Many publishers would likely argue that it's lost that audience because of ad blockers themselves. But concern over ad-blocking has also spurred soul-searching in the industry, as well as aspirations to innovation, such as WIRED's own ad-free subscription service, which launched last month. The trade group IAB released a report last year on how advertisers should change their digital ads to be cleaner and less intrusive.
Jason Kint, the head of Digital Context Next, a digital publishing industry trade group that represents publishers (including WIRED parent company Condé Nast), says that focusing on ad blockers’ business models is a “red herring." The industry, he says, should be focused instead on serving its readers.
Or it could try the nuclear option: going to court. Benjamin Edelman, a Harvard Business School associate professor who studies online advertising, says publishers could try to shut down blockers with a copyright lawsuit. “You’ve modified our website for your business purposes... You've modified it in order to get us to pay you tribute, in order to get us to buy our ads back in. You claim it’s all about protecting consumers from bad ads, but actually you’re perfectly willing to certify our ads so long as we paid you,” he says publishers could argue. That line of argument might work, he says. In copyright fair use lawsuits, Edelman explains, the economic impact is the single most important factor, meaning money is taken into account when weighing the impact on the creator of the original work (in this case, publishers, whose works are their websites).

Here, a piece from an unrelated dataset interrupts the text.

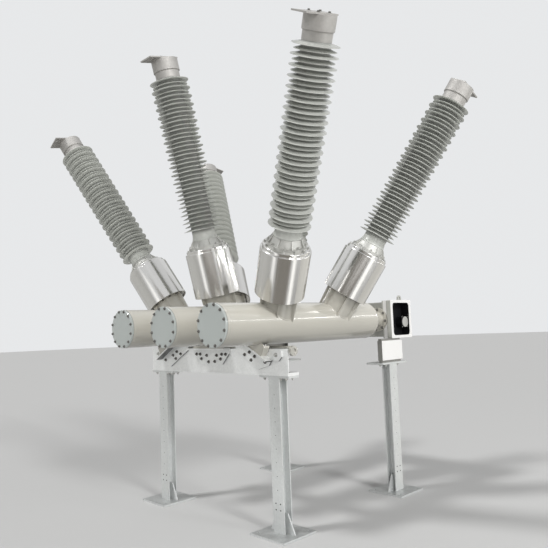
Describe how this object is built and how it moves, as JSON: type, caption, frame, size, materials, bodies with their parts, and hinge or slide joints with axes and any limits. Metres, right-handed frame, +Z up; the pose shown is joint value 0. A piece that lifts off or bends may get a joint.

Meanwhile, advertisers themselves are looking to the future. Chris Tuff, the executive vice president and director of business development and partnerships at ad agency 22squared, calls the current dust-up over online ads a transition period. The advertising industry is already finding more value in a different kind of ad: so-called native advertising, which looks more like the content consumers are coming to websites to see in the first place. “People don’t mind advertising as long as it’s relevant,” Tuff says.
"Will there be banner ads in 10 years? Doubt it," he says. "We’ll be moving to content. You have to blend in to stand out."
1UPDATE 3:47 PM ET 03/02/16: This story has been updated to accurately reflect that Ghostery does not collect the same data that third-party trackers collect, but rather collects and sells data about the trackers themselves.